[YOUR OBJECTIVE] From the entries below, work out the number of lines that hold the word "script", and give that number alone.

[SOURCE DATA]
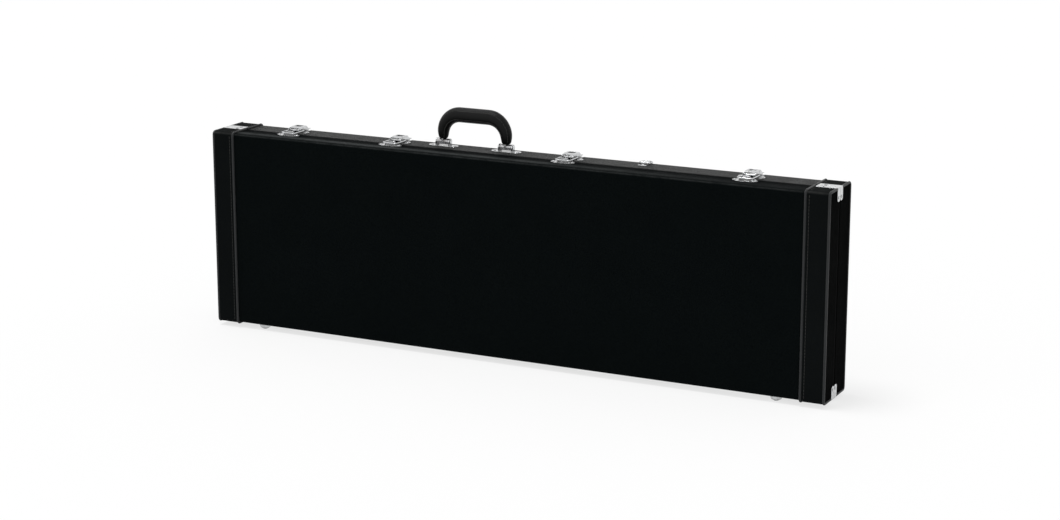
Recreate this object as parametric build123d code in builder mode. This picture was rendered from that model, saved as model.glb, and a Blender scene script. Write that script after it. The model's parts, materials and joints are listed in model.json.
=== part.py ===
from build123d import *
import os

# Hard case for an electric bass guitar, standing on its hinged long side as it is set down.
# X runs along the length, Y from the lid's face to the body's back, Z up from the floor.
# The lid is the front half and opens forward and down about the hinges. Sizes are in millimetres.

# Overall sizes, over the leatherette end caps
case_length = 1250.0
case_height = 378.0
case_depth = 107.0
lid_depth = 50.0
standing_gap = 8.0
edge_radius = 7.0

# Boards and skins
board_thickness = 7.0
covering_thickness = 1.0
lining_thickness = 1.5
cap_thickness = 2.0
cap_band = 42.0
cap_end_bevel = 2.2
board_end_bevel = 1.6
rim_gap = 0.6

# Piping
piping_radius = 2.4
piping_proud_at_end = 1.2
piping_proud_on_band = 1.8
piping_rim_gap = 1.5
cord_sides = 10

# Metal corner guards on the end caps, either side of the split
guard_thickness = 0.8
guard_width = 13.0
guard_tab = 24.0
guard_edge_gap = 2.0
guard_tip_round = 6.0

# Feet
foot_radius = 11.5
foot_flat_radius = 5.0
foot_shoulder_radius = 9.7
foot_shoulder_z = 3.0
foot_rim_z = 7.5
foot_x = 530.0
foot_from_face = 20.0

# Tongue that locates the lid
tongue_thickness = 3.0
tongue_reach = 9.0
tongue_root = 14.0

# Hinges on the long side
hinge_places = (-440.0, -160.0, 160.0, 440.0)
hinge_length = 60.0
hinge_leaf_width = 20.0
hinge_leaf_thickness = 1.2
hinge_knuckle_radius = 2.6
hinge_pin_radius = 1.5
hinge_surface_gap = 0.4
hinge_axial_gap = 0.3
hinge_notch_gap = 0.4

# Draw latches, with u along the case, v across the split and w up from the covering
latch_places = (-478.0, -255.0, 103.0, 455.0)
lever_half_width = 12.0
lever_sheet = 1.2
lever_pivot_v = 12.0
lever_pivot_w = 6.0
lever_pin_radius = 1.5
lever_nose_radius = 4.3
lever_skirt_w = 1.9
lever_back_w = 10.3
lever_top_w = 11.6
lever_shoulder_v = 19.0
lever_slope_v = 35.0
lever_tab_v = 44.0
lever_tab_w = 4.6
lever_tip_v = 49.0
lever_crown_bevel = 0.9
window_half_width = 7.0
window_wall = 0.8
window_depth = 2.2
lever_web_gap = 0.5
pin_end_gap = 0.05
window_end_gap = 2.0
pin_head = 0.8
ear_gap = 0.9
ear_thickness = 1.2
ear_radius = 2.6
loop_side_gap = 1.2
loop_pivot_v = 22.0
loop_pivot_w = 4.6
loop_wire_radius = 1.3
loop_bar_v = -14.0
loop_end_gap = 0.9
loop_pivot_bend = 2.2
loop_bar_bend = 4.0
wire_sides = 8
base_thickness = 1.2
base_tail_gap = 1.0
base_wing_reach = 9.0
base_wing_tip = 8.0
base_wing_low = 7.0
base_wing_high = 33.0
base_low = 2.0
base_high = 45.0
base_corner = 2.5
keeper_thickness = 1.0
keeper_side_gap = 2.0
keeper_wing_reach = 10.0
keeper_wing_tip = 7.0
keeper_low = -22.0
keeper_high = -2.0
keeper_corner = 2.0
hook_thickness = 1.2
hook_inset = 1.0
hook_height = 8.5
hook_gap = 0.7
hook_corner = 4.0
pin_fit = 0.06
wire_fit = 0.08

# Handle, over the balance point
handle_x = -97.0
handle_from_back = 29.0
handle_span = 131.0
handle_pin_w = 9.0
handle_pin_radius = 2.5
handle_line_w = 63.0
handle_corner = 37.0
grip_thickness = 26.0
grip_width = 26.0
grip_bevel = 6.0
grip_foot_thickness = 15.0
grip_foot_width = 14.0
grip_foot_w = 18.0
bend_slack = 0.01
strap_thickness = 4.0
strap_width = 12.0
eye_radius = 5.5
eye_side_gap = 0.5
handle_pin_head = 1.2
handle_pin_rim = 1.5
bracket_half = 30.0
bracket_width = 18.0
bracket_thickness = 1.5
bracket_ear_inner = 12.5
bracket_ear_thickness = 2.0
bracket_ear_radius = 6.0

# Tag ring on its clip
ring_x = 243.0
ring_from_back = 18.5
ring_wire_radius = 1.5
ring_half_width = 11.0
ring_reach = 15.0
ring_root_bend = 2.5
ring_bend = 9.0
ring_split = 0.3
clip_thickness = 1.0
clip_tube_radius = 2.8
clip_half_width = 8.0
clip_length = 16.0

# Interior
nest_drop = 2.0
floor_pad_thickness = 8.0
pocket_end_x = -130.0
block_end_x = 130.0
block_throat = 70.0
block_bulge = 28.0
upper_horn_reach = 20.0
lower_horn_reach = 60.0
floor_pad_end_x = -195.0
neck_channel = 84.0
corner_pad_size = 110.0
corner_pad_hollow = 0.34
accessory_length = 196.0
accessory_wall = 6.0
accessory_floor = 4.0
accessory_lid_thickness = 5.0
accessory_pin_radius = 1.2
tab_half_width = 11.0
tab_length = 32.0
tab_thickness = 1.6
tab_edge_gap = 2.0
tab_corner = 6.0
neck_rest_length = 40.0
neck_notch_depth = 30.0
neck_notch_inset = 8.0
neck_notch_corner = 12.0
bay_gap = 4.0
head_pad_thickness = 20.0
head_pad_half = 110.0
head_pad_drop = 12.0
head_pad_corner = 8.0
lid_pad_thickness = 12.0
lid_pad_margin = 8.0
lid_pad_gap = 40.0
lid_pad_corner = 12.0
pad_clearance = 0.5

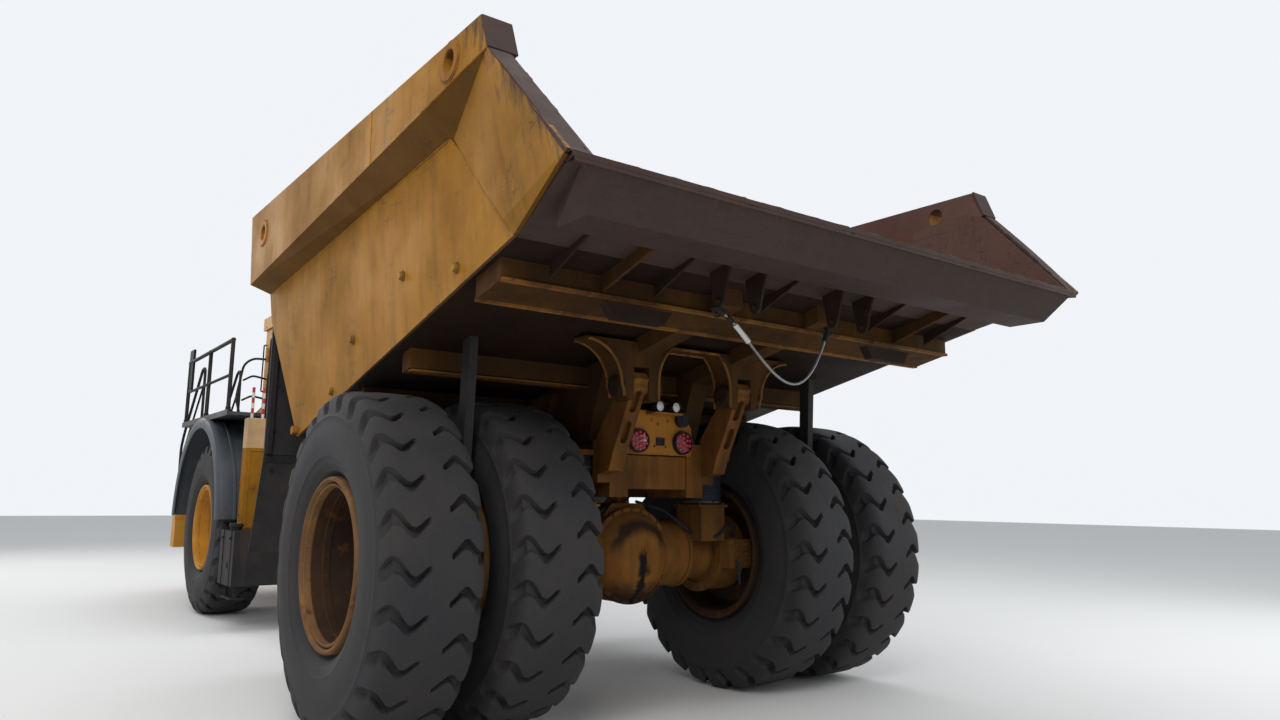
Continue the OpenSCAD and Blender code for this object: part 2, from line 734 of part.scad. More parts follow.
module steer_rod(side) {
  color(steel) steer_place(side) difference() {
    union() {
      translate([0, 0, 620]) cylinder(r = steer_rod_r, h = steer_len - 670);
      translate([0, 0, steer_len]) rotate([90, 0, 0]) cylinder(r = 60, h = 80, center = true);
      // the pin stays in the eye, and ends just short of the arms
      translate([0, 0, steer_len]) rotate([90, 0, 0]) cylinder(r = 30, h = 106, center = true);
    }
  }
}

module steer_barrel_left() { steer_barrel(1); }
module steer_barrel_right() { steer_barrel(-1); }
module steer_rod_left() { steer_rod(1); }
module steer_rod_right() { steer_rod(-1); }

// Tractor unit

tractor_x = [320, 450];
tractor_z = [1150, 1560];
chassis_nose = front_y - 2500;
chassis_end = hitch_y - 640;
arch_top = tyre_r + 190 + 60;
cab_y0 = front_y - 420;
cab_y1 = cab_y0 + cab_l;
fender_r = 1340;
fender_t = 45;
fender_x = front_track_x - 310;
fender_low = 1200;
fender_end = asin((fender_low - tyre_r) / fender_r);
tank_y = [front_y + fender_r + fender_t + 35, front_y + fender_r + fender_t + 665];
deck_z = [tyre_r + fender_r + fender_t - 38, tyre_r + fender_r + fender_t + 2];
deck_x = front_track_x + 365;
bumper_z = [700, 1430];
bumper_x = [1150, 1450];
bumper_y = [front_y - 2700, front_y - 2450];
stair_x = [960, 1420];
stair_y = [bumper_y[0] + 80, front_y - fender_r - 60];
stair_foot = bumper_z[1] + fit;
hood_low = 1640;
hood_y = [front_y - 2720, cab_y0 - 50];
// Heights of the hood's sloping top: nose, bend and rear
hood_top = [hood_low + 590, hood_low + 690, hood_low + 1120];
hood_t = 15;
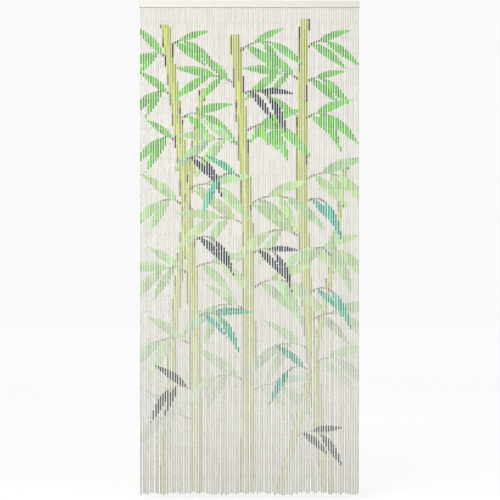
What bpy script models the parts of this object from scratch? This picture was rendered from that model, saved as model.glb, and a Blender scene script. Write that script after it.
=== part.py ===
"""Bamboo door curtain: straight strands of slim bamboo beads that hang from a wooden headrail.

Metres, +Z up and +X to the right. The front faces -Y, and the origin is the middle of the
headrail's back face, where the curtain meets the wall or the door frame.
"""

import collections
import math
import random

import bmesh
import bpy
from mathutils import Vector

# Headrail
RAIL_LENGTH = 0.900
RAIL_HEIGHT = 0.027
RAIL_DEPTH = 0.012
RAIL_EDGE = 0.0010
RAIL_EDGE_STEPS = 2

# Strands of beads, each a square rod of the beads' width
STRAND_COUNT = 90
STRAND_PITCH = 0.00995
BEAD_WIDTH = 0.0065
BEAD_PITCH = 0.062
BEADS_IN_STRAND = 32
STRAND_DROP = BEADS_IN_STRAND * BEAD_PITCH
STRAND_FIELD = (STRAND_COUNT - 1) * STRAND_PITCH + BEAD_WIDTH

# Root strip that the strands grow from, seated in a groove under the headrail
FIT_GAP = 0.0003
STRIP_MARGIN = 0.0010
STRIP_LENGTH = STRAND_FIELD + 2 * STRIP_MARGIN
STRIP_DEPTH = 0.0073
STRIP_HEIGHT = 0.0040
ROOT_SINK = 0.0015
GROOVE_OVERCUT = 0.0050

# How unevenly the strands hang: at each level, given as a share of the drop, a strand may
# stray this far to the side and this far outward from a plumb line
Level = collections.namedtuple("Level", "share side outward")
LEVELS = (
    Level(share=0.00, side=0.0002, outward=0.0002),
    Level(share=0.24, side=0.0007, outward=0.0008),
    Level(share=0.49, side=0.0010, outward=0.0012),
    Level(share=0.75, side=0.0012, outward=0.0014),
    Level(share=1.00, side=0.0014, outward=0.0016),
)
HANG_SEED = 23
END_SCATTER = 0.0060
END_WAVE = 0.0035
END_WAVES = 3.4

RAIL_COLOUR = (0.83, 0.81, 0.76)
RAIL_ROUGHNESS = 0.55
BEAD_COLOUR = (0.72, 0.70, 0.62)
BEAD_ROUGHNESS = 0.50


def clear_scene():
    for obj in list(bpy.data.objects):
        bpy.data.objects.remove(obj, do_unlink=True)


def make_material(name, colour, roughness):
    material = bpy.data.materials.new(name)
    material.use_nodes = True
    shader = material.node_tree.nodes["Principled BSDF"]
    shader.inputs["Base Color"].default_value = (*colour, 1.0)
    shader.inputs["Roughness"].default_value = roughness
    shader.inputs["Metallic"].default_value = 0.0
    material.diffuse_color = (*colour, 1.0)
    return material


def add_object(name, bm, location, parent):
    """Links the mesh as an object under its parent, with its origin at location."""
    mesh = bpy.data.meshes.new(name)
    bm.to_mesh(mesh)
    bm.free()
    obj = bpy.data.objects.new(name, mesh)
    obj.location = location
    obj.parent = parent
    bpy.context.collection.objects.link(obj)
    return obj


def box_mesh(size, centre):
    bm = bmesh.new()
    bmesh.ops.create_cube(bm, size=1.0)
    bmesh.ops.scale(bm, vec=size, verts=bm.verts)
    bmesh.ops.translate(bm, vec=centre, verts=bm.verts)
    return bm


def as_guide(obj):
    """A shape that only cuts or adds to another one."""
    obj.display_type = "WIRE"
    obj.hide_render = True


def join_by_boolean(obj, other, operation):
    boolean = obj.modifiers.new(operation.lower(), "BOOLEAN")
    boolean.operation = operation
    boolean.solver = "EXACT"
    boolean.object = other
    as_guide(other)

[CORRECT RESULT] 2